Electrodes and its Types:
- Electrodes are metallic or non-metallic rods immersed in the electrolyte. They conduct electric current through them. Carbon and platinum are mainly used electrodes because they are inert and do not get dissolved in the electrolytic solution.
- Electrodes are of two types, a) indicator electrode b) Reference Electrode
- The electrode whose potential depends upon the concentration of a particular ion in the solution in which it is dipped and is usually used to find out the concentration of ions in the solution is known as indicator electrode.
- It usually consists of metal in the form of wire or rod kept in contact with its salt solution.

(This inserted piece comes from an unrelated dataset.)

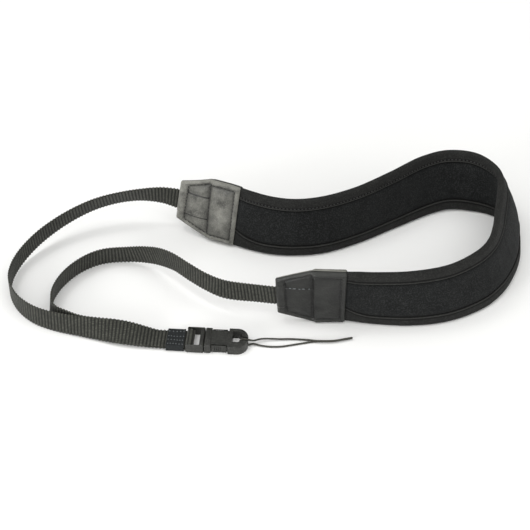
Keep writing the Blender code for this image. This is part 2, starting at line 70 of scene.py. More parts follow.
def blend(knots, t):  # centripetal Catmull-Rom
    (t0, p0), (t1, p1), (t2, p2), (t3, p3) = knots

    def mix(ta, a, tb, b):
        return a * ((tb - t) / (tb - ta)) + b * ((t - ta) / (tb - ta))

    a1, a2, a3 = mix(t0, p0, t1, p1), mix(t1, p1, t2, p2), mix(t2, p2, t3, p3)
    return mix(t1, mix(t0, a1, t2, a2), t2, mix(t1, a2, t3, a3))


def firstThree(value):
    return Vector(value[:3])


def smoothRun(values, step):
    first = values[0] * 2 - values[1]
    last = values[-1] * 2 - values[-2]
    padded = [first, *values, last]
    times = [0.0]
    for a, b in zip(padded, padded[1:]):
        times.append(times[-1] + math.sqrt((firstThree(b) - firstThree(a)).length))
    run = []
    for i in range(1, len(padded) - 2):
        knots = list(zip(times[i - 1:i + 3], padded[i - 1:i + 3]))
        length = (firstThree(padded[i + 1]) - firstThree(padded[i])).length
        count = max(1, round(length / step))
        span = times[i + 1] - times[i]
        run += [blend(knots, times[i] + span * k / count) for k in range(count)]
    return [*run, values[-1]]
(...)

e.g. Ag(s) | Ag+ (aq) (a = x M)
- The electrode system is used for determination of the concentration of the solution used in that half cell. All electrodes except the reference electrode are called indicator electrodes.
- The electrode whose potential is arbitrarily fixed or is exactly known at a given constant temperature is known as a reference electrode.
- Using reference electrode unknown potential of any other single electrode can be found out e.g. Two commonly used reference electrodes are
- Standard hydrogen electrode (SHE) and Calomel electrode.
- A cell is constructed using the given electrode and reference electrode. Using a potentiometer and standard cell (like Weston cell) the e.m.f. of the cell can be measured. By knowing the e.m.f. of the cell and potential of the reference electrode, the potential of the electrode in question can be easily determined.